If you run into any issues with file permissions in HDFS, one solution is to update the hdfs-site.xml config file on each of your HDFS nodes to include the following:
<property>
<name>dfs.permissions</name>
<value>false</value>
</property>
To run a job against the cluster, you'll need to package your job as a jar file. Using SparkJava8Example as an example, you may create a jar using the following:
jar cvf job.jar spark/*.class
To submit a job to a spark cluster, you will need to use the $SPARK_HOME/bin/spark-submit command. See https://spark.apache.org/docs/latest/submitting-applications.html for details. For your SparkJava8Example example, now using HDFS, the command would be:
$SPARK_HOME/bin/spark-submit --master spark://spark1:7077 --class spark.SparkJava8Example job.jar hdfs://<yourNameNodeIP>:9000/home/data/moby10b.txt hdfs://<yourNameNodeIP>:9000/home/data/output
You will need to adjust your path, IPs and ports as needed. You may find that your HDFS is using port 9000 or 8000, depending on your config.
For the following problems, you may create a single job or a series of jobs
Question 6: The text file moby10b.txt is the The Project Gutenberg Etext of Moby Dick. This file contains a Gutenberg preamble. Write a job that removes or filters out all the lines until the text "MOBY DICK; OR THE WHALE" and write this new RDD to disk. How many lines does our filtered file have?
Question 7: Using your filtered RDD, count the number of words. Non-letter characters (only a-z should be included) should be removed.
Question 8: Find the number of times each letter is used. The results should be sorted alphabetically, from a to z.
Question 9: Find the number of times each letter is used.
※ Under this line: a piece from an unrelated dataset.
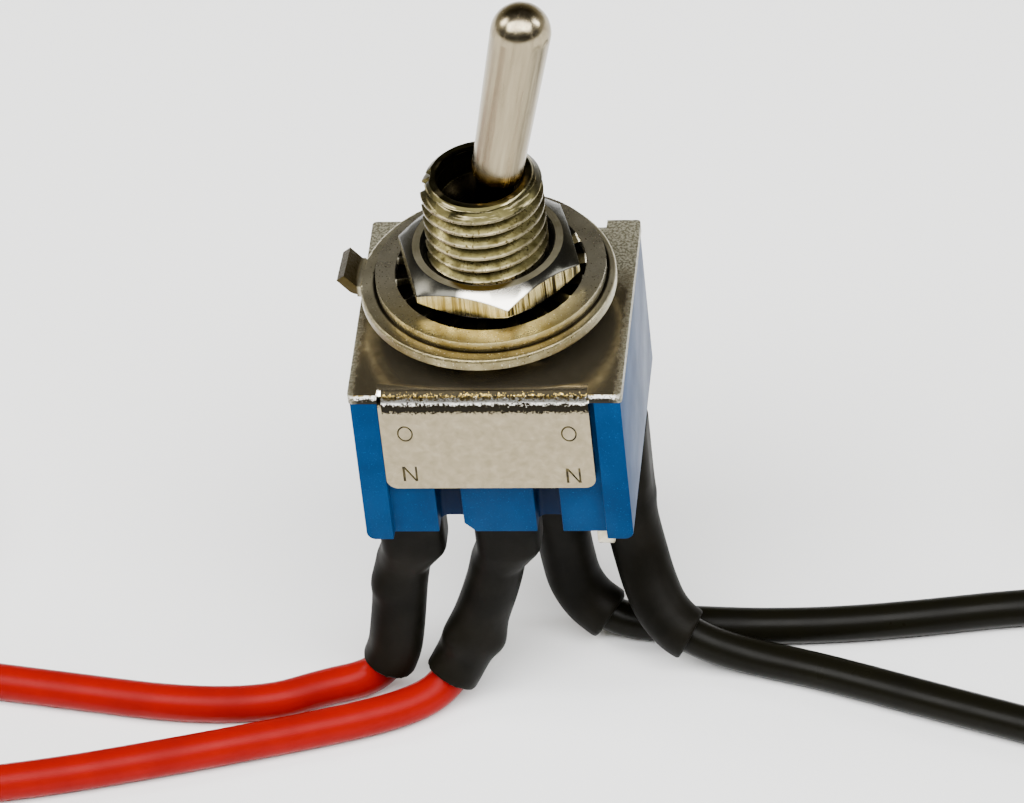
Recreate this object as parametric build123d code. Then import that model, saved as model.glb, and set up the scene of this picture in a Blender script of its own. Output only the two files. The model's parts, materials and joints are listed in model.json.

The results should be sorted from most frequent to least frequent.
Question 10: Rewrite the filtered file such that each line is mirrored or reversed. What are the first 20 lines of the mirrored RDD?
Submit a document with your answers to the problems, the access information to your spark cluster, and the steps to run your job(s) for questions 6 - 10.